+++ Data to process +++

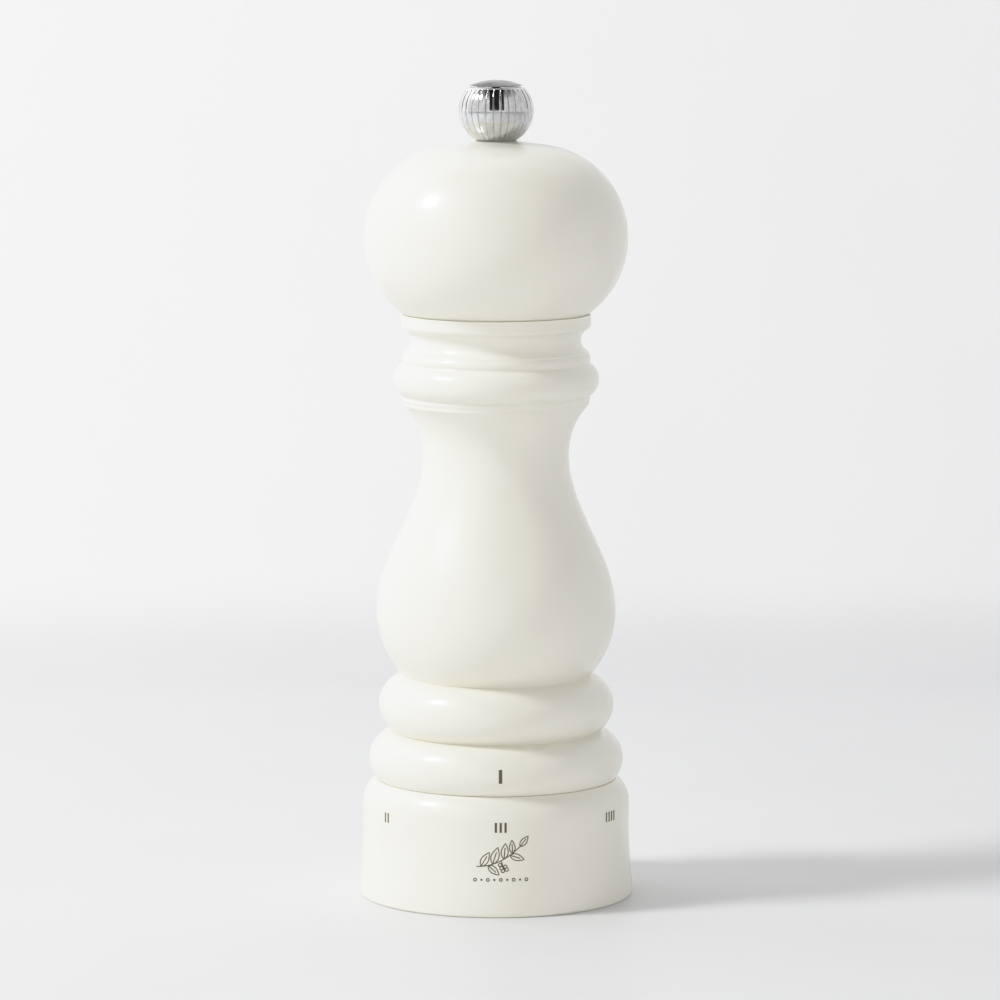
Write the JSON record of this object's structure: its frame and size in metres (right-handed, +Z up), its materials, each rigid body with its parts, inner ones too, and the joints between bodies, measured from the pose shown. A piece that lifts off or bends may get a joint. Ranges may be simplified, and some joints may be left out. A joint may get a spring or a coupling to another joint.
{
  "type": "pepper mill",
  "caption": "Turned wooden pepper mill with a hand-turned head, screw knob, steel grinder and a grind selector ring at its foot.",
  "frame": {"origin": "centre of the base ring's foot, on the table", "axes": "+Z up along the mill's axis; -Y is the front, where the pointer and the middle grind mark are"},
  "size_m": [0.0604, 0.0604, 0.18],
  "materials": {
    "ivory_lacquer": "satin lacquer over turned beech",
    "chrome": "polished",
    "plated_steel": "zinc plated",
    "grinder_steel": "hardened and oiled",
    "spring_steel": "plain drawn",
    "black_nylon": "moulded, satin",
    "brass": "turned",
    "print_ink": "dark olive print"
  },
  "bodies": {
    "mill_body": {"body": "ivory_lacquer", "mechanism_housing": "black_nylon", "housing_screws": "plated_steel", "bridge": "plated_steel", "bridge_screws": "plated_steel", "bridge_bush": "brass", "retaining_ring": "spring_steel", "click_spring": "spring_steel", "click_spring_rivet": "plated_steel"},
    "drive": {"drive_shaft": "plated_steel", "thrust_washer": "plated_steel", "rotor_spring": "spring_steel", "rotor": "grinder_steel", "rotor_washer": "plated_steel", "rotor_screw": "plated_steel"},
    "head": {"head": "ivory_lacquer", "drive_plate": "plated_steel", "drive_plate_screws": "plated_steel", "head_stud": "plated_steel"},
    "knob_cap": {"knob_cap": "chrome"},
    "knob": {"knob": "chrome"},
    "stator": {"stator": "grinder_steel", "stator_carrier": "black_nylon"},
    "base": {"base_ring": "ivory_lacquer", "adjuster_ring": "black_nylon", "adjuster_screws": "plated_steel"}
  },
  "joints": [
    {"name": "mill_turn", "type": "hinge", "parent": "mill_body", "child": "drive", "pos_m": [0, 0, 0.0468], "axis": [0, 0, 1], "continuous": true},
    {"name": "head_lift", "type": "slide", "parent": "drive", "child": "head", "axis": [0, 0, 1], "range_m": [0, 0.06]},
    {"name": "knob_rise", "type": "slide", "parent": "head", "child": "knob_cap", "axis": [0, 0, 1], "range_m": [0, 0.008]},
    {"name": "knob_turn", "type": "hinge", "parent": "knob_cap", "child": "knob", "pos_m": [0, 0, 0.1667], "axis": [0, 0, 1], "range_deg": [0, 2880]},
    {"name": "grind_select", "type": "hinge", "parent": "mill_body", "child": "base", "pos_m": [0, 0, 0.026], "axis": [0, 0, 1], "range_deg": [-168, 112], "deforming": ["click_spring"]},
    {"name": "stator_lift", "type": "slide", "parent": "mill_body", "child": "stator", "axis": [0, 0, 1], "range_m": [-0.00062, 0.00093]}
  ],
  "couplings": [
    {"joint": "knob_rise", "follows": "knob_turn", "m_per_rad": 0.00015915},
    {"joint": "stator_lift", "follows": "grind_select", "m_per_rad": -0.00031831}
  ]
}
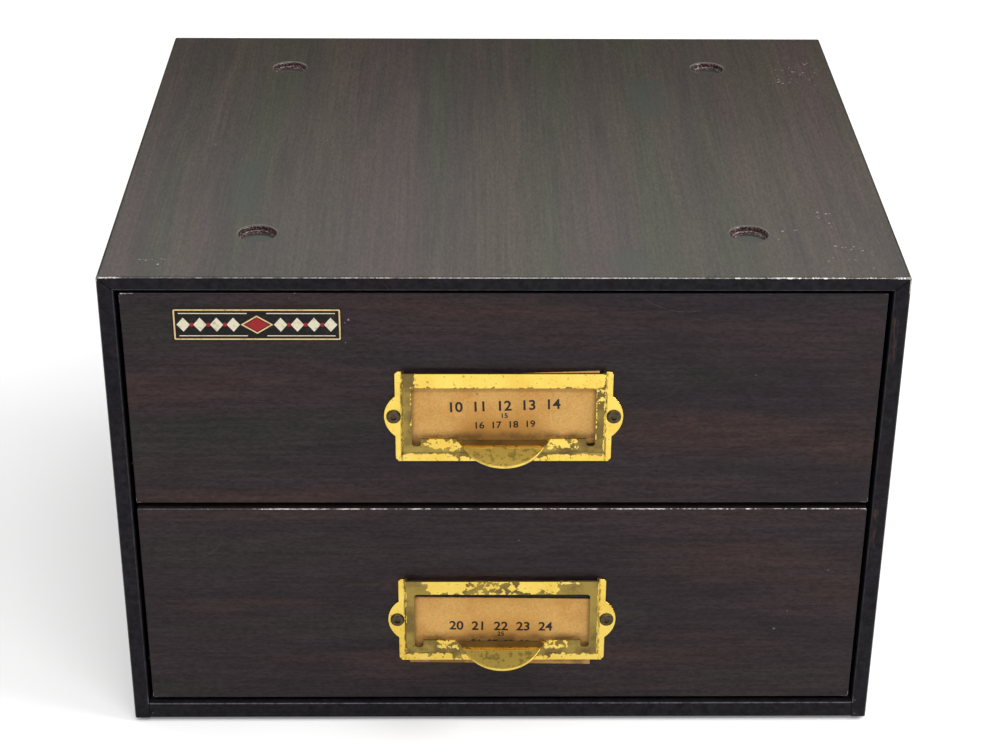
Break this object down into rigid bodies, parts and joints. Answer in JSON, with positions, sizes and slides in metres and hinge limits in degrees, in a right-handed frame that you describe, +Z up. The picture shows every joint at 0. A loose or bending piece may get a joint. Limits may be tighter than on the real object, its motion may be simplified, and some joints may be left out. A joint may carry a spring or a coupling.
{
  "type": "watchmaker parts cabinet",
  "caption": "Stackable sheet-steel parts cabinet in dark wood-grain paint, with sliding drawers divided into bays, brass card-holder pulls, and stacking recesses in its top.",
  "frame": {"origin": "on the floor, at the centre of the four feet, which is also under the centre of the case", "axes": "+X to the right as seen from the front, +Y towards the back panel, +Z up; the drawers open towards -Y"},
  "size_m": [0.267, 0.2375, 0.181],
  "materials": {
    "case_paint": "dark mahogany grain paint under a satin clear coat, edges worn to bare steel",
    "drawer_paint": "very dark mahogany grain paint under a satin clear coat",
    "tray_paint": "plain dark brown enamel",
    "runner_steel": "bare cold-rolled steel, oily and rubbed",
    "foot_steel": "black enamel, rubbed underneath",
    "pull_brass": "lacquered yellow brass with olive-brown tarnish",
    "rivet_steel": "dark blackened steel",
    "label_card": "aged tan card with foxing",
    "transfer_film": "black transfer film with a gold border, glossy"
  },
  "bodies": {
    "case": {"case_wrapper": "case_paint", "bottom_pan": "case_paint", "back_panel": "case_paint", "stacking_feet": "foot_steel", "upper_left_runner": "runner_steel", "upper_right_runner": "runner_steel", "lower_left_runner": "runner_steel", "lower_right_runner": "runner_steel"},
    "upper_drawer": {"upper_drawer_front": "drawer_paint", "upper_drawer_tray": "tray_paint", "upper_left_divider": "tray_paint", "upper_right_divider": "tray_paint", "upper_pull": "pull_brass", "upper_pull_rivets": "rivet_steel", "front_transfer": "transfer_film"},
    "upper_card": {"upper_label_card": "label_card"},
    "lower_drawer": {"lower_drawer_front": "drawer_paint", "lower_drawer_tray": "tray_paint", "lower_left_divider": "tray_paint", "lower_right_divider": "tray_paint", "lower_pull": "pull_brass", "lower_pull_rivets": "rivet_steel"},
    "lower_card": {"lower_label_card": "label_card"}
  },
  "joints": [
    {"name": "upper_drawer_slide", "type": "slide", "parent": "case", "child": "upper_drawer", "axis": [0, -1, 0], "range_m": [0, 0.165]},
    {"name": "upper_card_lift", "type": "slide", "parent": "upper_drawer", "child": "upper_card", "axis": [0, 0, 1], "range_m": [0, 0.029]},
    {"name": "lower_drawer_slide", "type": "slide", "parent": "case", "child": "lower_drawer", "axis": [0, -1, 0], "range_m": [0, 0.165]},
    {"name": "lower_card_lift", "type": "slide", "parent": "lower_drawer", "child": "lower_card", "axis": [0, 0, 1], "range_m": [0, 0.036]}
  ]
}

+++

## [What is expected]
Your task is to output the full set of records exactly as presented.

## [Written answer]
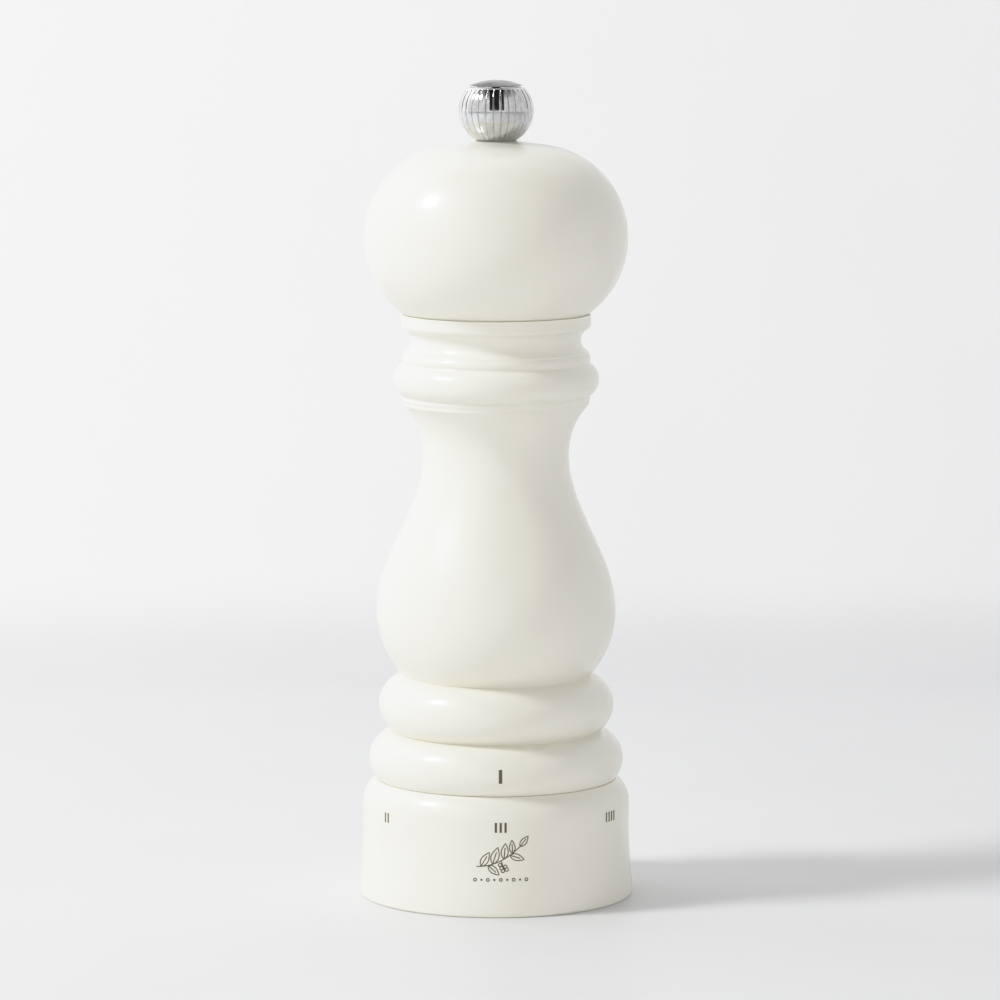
Write the JSON record of this object's structure: its frame and size in metres (right-handed, +Z up), its materials, each rigid body with its parts, inner ones too, and the joints between bodies, measured from the pose shown. A piece that lifts off or bends may get a joint. Ranges may be simplified, and some joints may be left out. A joint may get a spring or a coupling to another joint.
{
  "type": "pepper mill",
  "caption": "Turned wooden pepper mill with a hand-turned head, screw knob, steel grinder and a grind selector ring at its foot.",
  "frame": {"origin": "centre of the base ring's foot, on the table", "axes": "+Z up along the mill's axis; -Y is the front, where the pointer and the middle grind mark are"},
  "size_m": [0.0604, 0.0604, 0.18],
  "materials": {
    "ivory_lacquer": "satin lacquer over turned beech",
    "chrome": "polished",
    "plated_steel": "zinc plated",
    "grinder_steel": "hardened and oiled",
    "spring_steel": "plain drawn",
    "black_nylon": "moulded, satin",
    "brass": "turned",
    "print_ink": "dark olive print"
  },
  "bodies": {
    "mill_body": {"body": "ivory_lacquer", "mechanism_housing": "black_nylon", "housing_screws": "plated_steel", "bridge": "plated_steel", "bridge_screws": "plated_steel", "bridge_bush": "brass", "retaining_ring": "spring_steel", "click_spring": "spring_steel", "click_spring_rivet": "plated_steel"},
    "drive": {"drive_shaft": "plated_steel", "thrust_washer": "plated_steel", "rotor_spring": "spring_steel", "rotor": "grinder_steel", "rotor_washer": "plated_steel", "rotor_screw": "plated_steel"},
    "head": {"head": "ivory_lacquer", "drive_plate": "plated_steel", "drive_plate_screws": "plated_steel", "head_stud": "plated_steel"},
    "knob_cap": {"knob_cap": "chrome"},
    "knob": {"knob": "chrome"},
    "stator": {"stator": "grinder_steel", "stator_carrier": "black_nylon"},
    "base": {"base_ring": "ivory_lacquer", "adjuster_ring": "black_nylon", "adjuster_screws": "plated_steel"}
  },
  "joints": [
    {"name": "mill_turn", "type": "hinge", "parent": "mill_body", "child": "drive", "pos_m": [0, 0, 0.0468], "axis": [0, 0, 1], "continuous": true},
    {"name": "head_lift", "type": "slide", "parent": "drive", "child": "head", "axis": [0, 0, 1], "range_m": [0, 0.06]},
    {"name": "knob_rise", "type": "slide", "parent": "head", "child": "knob_cap", "axis": [0, 0, 1], "range_m": [0, 0.008]},
    {"name": "knob_turn", "type": "hinge", "parent": "knob_cap", "child": "knob", "pos_m": [0, 0, 0.1667], "axis": [0, 0, 1], "range_deg": [0, 2880]},
    {"name": "grind_select", "type": "hinge", "parent": "mill_body", "child": "base", "pos_m": [0, 0, 0.026], "axis": [0, 0, 1], "range_deg": [-168, 112], "deforming": ["click_spring"]},
    {"name": "stator_lift", "type": "slide", "parent": "mill_body", "child": "stator", "axis": [0, 0, 1], "range_m": [-0.00062, 0.00093]}
  ],
  "couplings": [
    {"joint": "knob_rise", "follows": "knob_turn", "m_per_rad": 0.00015915},
    {"joint": "stator_lift", "follows": "grind_select", "m_per_rad": -0.00031831}
  ]
}
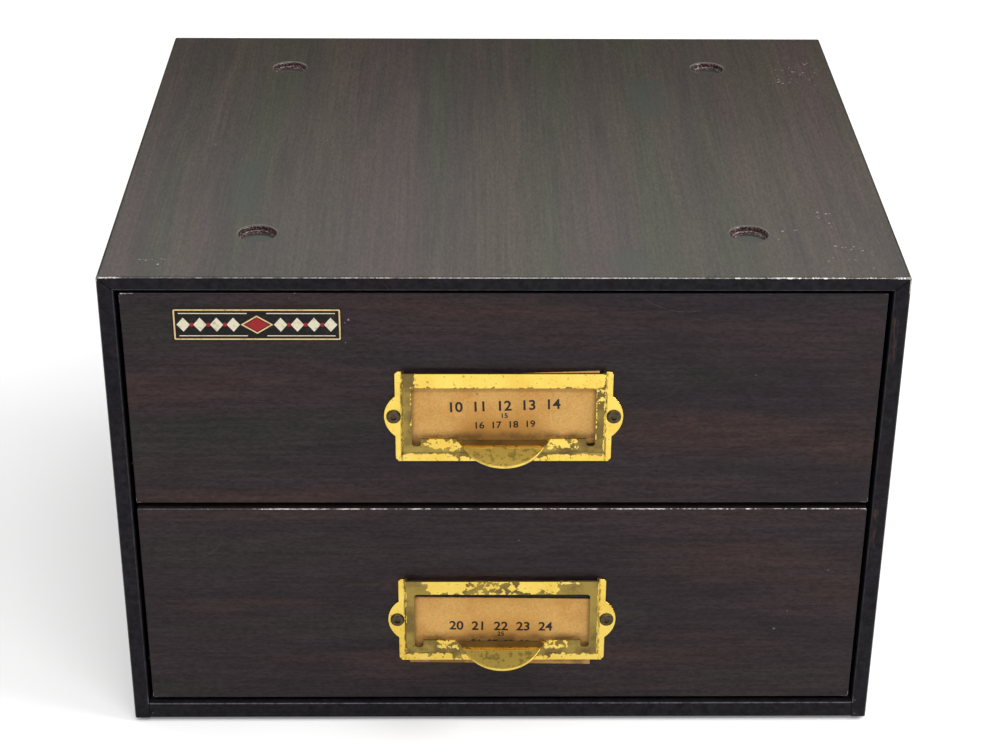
Break this object down into rigid bodies, parts and joints. Answer in JSON, with positions, sizes and slides in metres and hinge limits in degrees, in a right-handed frame that you describe, +Z up. The picture shows every joint at 0. A loose or bending piece may get a joint. Limits may be tighter than on the real object, its motion may be simplified, and some joints may be left out. A joint may carry a spring or a coupling.
{
  "type": "watchmaker parts cabinet",
  "caption": "Stackable sheet-steel parts cabinet in dark wood-grain paint, with sliding drawers divided into bays, brass card-holder pulls, and stacking recesses in its top.",
  "frame": {"origin": "on the floor, at the centre of the four feet, which is also under the centre of the case", "axes": "+X to the right as seen from the front, +Y towards the back panel, +Z up; the drawers open towards -Y"},
  "size_m": [0.267, 0.2375, 0.181],
  "materials": {
    "case_paint": "dark mahogany grain paint under a satin clear coat, edges worn to bare steel",
    "drawer_paint": "very dark mahogany grain paint under a satin clear coat",
    "tray_paint": "plain dark brown enamel",
    "runner_steel": "bare cold-rolled steel, oily and rubbed",
    "foot_steel": "black enamel, rubbed underneath",
    "pull_brass": "lacquered yellow brass with olive-brown tarnish",
    "rivet_steel": "dark blackened steel",
    "label_card": "aged tan card with foxing",
    "transfer_film": "black transfer film with a gold border, glossy"
  },
  "bodies": {
    "case": {"case_wrapper": "case_paint", "bottom_pan": "case_paint", "back_panel": "case_paint", "stacking_feet": "foot_steel", "upper_left_runner": "runner_steel", "upper_right_runner": "runner_steel", "lower_left_runner": "runner_steel", "lower_right_runner": "runner_steel"},
    "upper_drawer": {"upper_drawer_front": "drawer_paint", "upper_drawer_tray": "tray_paint", "upper_left_divider": "tray_paint", "upper_right_divider": "tray_paint", "upper_pull": "pull_brass", "upper_pull_rivets": "rivet_steel", "front_transfer": "transfer_film"},
    "upper_card": {"upper_label_card": "label_card"},
    "lower_drawer": {"lower_drawer_front": "drawer_paint", "lower_drawer_tray": "tray_paint", "lower_left_divider": "tray_paint", "lower_right_divider": "tray_paint", "lower_pull": "pull_brass", "lower_pull_rivets": "rivet_steel"},
    "lower_card": {"lower_label_card": "label_card"}
  },
  "joints": [
    {"name": "upper_drawer_slide", "type": "slide", "parent": "case", "child": "upper_drawer", "axis": [0, -1, 0], "range_m": [0, 0.165]},
    {"name": "upper_card_lift", "type": "slide", "parent": "upper_drawer", "child": "upper_card", "axis": [0, 0, 1], "range_m": [0, 0.029]},
    {"name": "lower_drawer_slide", "type": "slide", "parent": "case", "child": "lower_drawer", "axis": [0, -1, 0], "range_m": [0, 0.165]},
    {"name": "lower_card_lift", "type": "slide", "parent": "lower_drawer", "child": "lower_card", "axis": [0, 0, 1], "range_m": [0, 0.036]}
  ]
}